Late Monday night, with no fanfare or public ceremony, Governor Ron DeSantis signed a bill into law that requires out-of-state retailers to collect Florida’s sales tax on on-line purchases.
This comes in sharp contrast to earlier in the day when the Governor, surrounded by uniformed law enforcement officers, members of his cabinet and Florida Legislators gathered for congratulatory speeches and the official signing of the Anti-Riot bill into law.
But collecting taxes is not an issue that draws unquestioned Republican support like supporting law enforcement does.
Senate Bill (SB) 50 was designed to prevent a 700 percent surge in unemployment taxes for Florida businesses this year, create a fair playing field with out-of-state businesses and ensure necessary compensation is available for Florida workers seeking re-employment.
Known as the Wayfair Bill, SB 50 promotes what the sponsor calls a “fair climate” for those doing business in Florida by ensuring that all entities doing business in Florida, whether brick and mortar or online, collect and remit to the state sales taxes for online purchases. Specifically, the bill requires out-of-state retailers and marketplace providers with no physical presence in Florida to collect Florida’s sales tax on sales of taxable items delivered to purchasers in Florida if the out-of-state retailer or marketplace provider makes a substantial number of sales into Florida.
The new law green-lights the collection of approximately $1 billion of uncollected sales tax from out-of-state retailers which will be deposited into Florida’s Unemployment Compensation Trust Fund annually until the Trust Fund is replenished to pre-pandemic levels or the year 2025, whichever comes first. Replenishing the trust fund will prevent an automatic increase in unemployment (reemployment assistance) taxes facing businesses, while ensuring that the fund remains solvent for employees when they need to claim their benefits. The plan uses uncollected taxes that are already due to the state to help relieve an unforeseen tax burden for businesses with a physical presence in the state.

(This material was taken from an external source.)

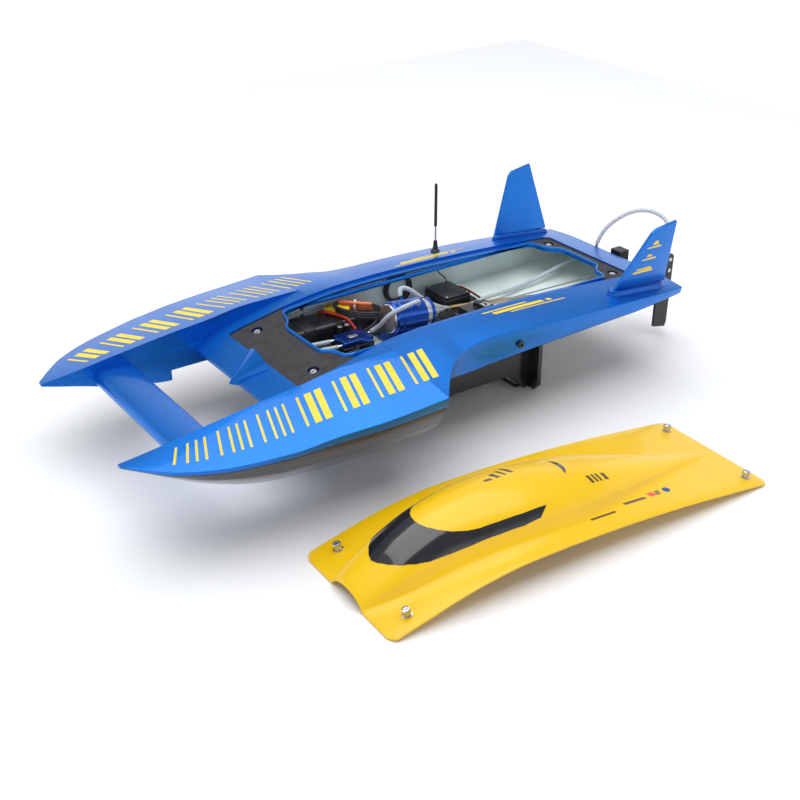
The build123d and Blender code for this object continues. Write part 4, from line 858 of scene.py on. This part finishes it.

# the feet take the darker blue, which is painted shade at the fins' base
FOOT_OUTLINE = [(-262, 112), (-270, 122), (-352, 123), (-361, 116), (-361, 107), (-270, 107)]
feet = []
for side in (1, -1):
    rings = []
    for rise, grow in ((-4.0, 0.0), (0.8, 0.0), (2.6, -0.7), (5.0, -2.6), (6.2, -4.2)):
        ring = []
        middle_x, middle_y = -314.0, 115.5
        for x, y in rounded(FOOT_OUTLINE, 5.0, 3):
            reach = hypot(x - middle_x, y - middle_y)
            share = 1 + grow / max(reach, 8.0)
            px, py = middle_x + (x - middle_x) * share, middle_y + (y - middle_y) * share
            ring.append((px, side * py, deck_height(px, py) + rise))
        rings.append(ring)
    feet.append(loft("foot", rings, ("fin_foot_shade_and_disc_blue",), 60.0))
place(join("fin_foot_blocks", *feet), "hull", "deck_blue", "fin_feet")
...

After the trust fund is replenished, revenue from the sales tax will be used to reduce the business rent tax.
Political pundits and critics of the bill say that the Governor’s signing of this bill is a political mistake, and he will be attacked for “raising taxes” on Floridians.
But technically, the bill does not raise taxes. It simply collects taxes already due according to long-standing state law.
Florida TaxWatch President and CEO Dominic M. Calabro, a nonpartisan tax watchdog organization, says to characterize this bill as a tax increase is “blatantly false. In fact, taxpayers should thank the legislative leaders and the Governor for removing a serious taxpayer penalty (up to 50 percent) and interest and extraordinary administrative burden and placing it on out-of-state remote sellers. Thus, it also levels the playing field for Florida based businesses and nearly one million Florida retail employees and helps their families and communities, while also helping fund core functions of the state of Florida.
“As Florida TaxWatch has said for 20 years, the non-collection of sales taxes on sales to in-state customers by remote (out-of-state) sellers has been one of the most significant tax compliance and collection issues facing Florida and other states for many years. Today, Florida joins the 43 other states that have acted on this critical issue, and most importantly, puts the burden of tax collection on the out-of-state sellers, where it belongs.”
“Under the law, online purchases are not tax-free. When government turns a blind eye on collecting taxes, businesses and Floridians who are following the law face a heavier burden. Collecting existing taxes that are owed is the right thing to do,” said Senate President Wilton Simpson (R-Trilby). “However, rather than treating additional revenue that is already owed to the state as a windfall, the prudent thing to do is to reinvest these funds in our Unemployment Compensation Trust Fund, helping businesses survive a situation no one could have anticipated, and shoring up benefits for the struggling Floridians who have lost their jobs as a result of this pandemic. This bill will complement legislation proposed in the Senate to increase the weekly unemployment benefit from $275 to $375.”
According to the Senate President’s office, Florida’s existing unemployment (reemployment) tax is paid by employers and the tax collected is deposited into the Unemployment Compensation Trust Fund for the sole purpose of paying reemployment assistance benefits to eligible claimants. A specific rate, calculated annually, is charged by the state to the employer on the first $7,000 of wages paid to each employee.
Unfortunately, the decline in the balance of the fund caused by the pandemic triggered an increase of nearly 700 percent in rates for all employers beginning in January 2021. The rates are projected to increase even further over the next few years until the fund is replenished to pre-pandemic levels.
In the six-month period before April 2020, Florida’s average monthly reemployment assistance benefits expense was $27.2 million. Beginning in April 2020, Florida’s monthly reemployment assistance benefits expense increased by 800 percent, and at times, the increase exceeded 2,000 percent. Florida’s reemployment assistance benefits expense remains 473 percent over the six-month average benefit amount before April 2020, and is estimated to continue at elevated levels for the foreseeable future.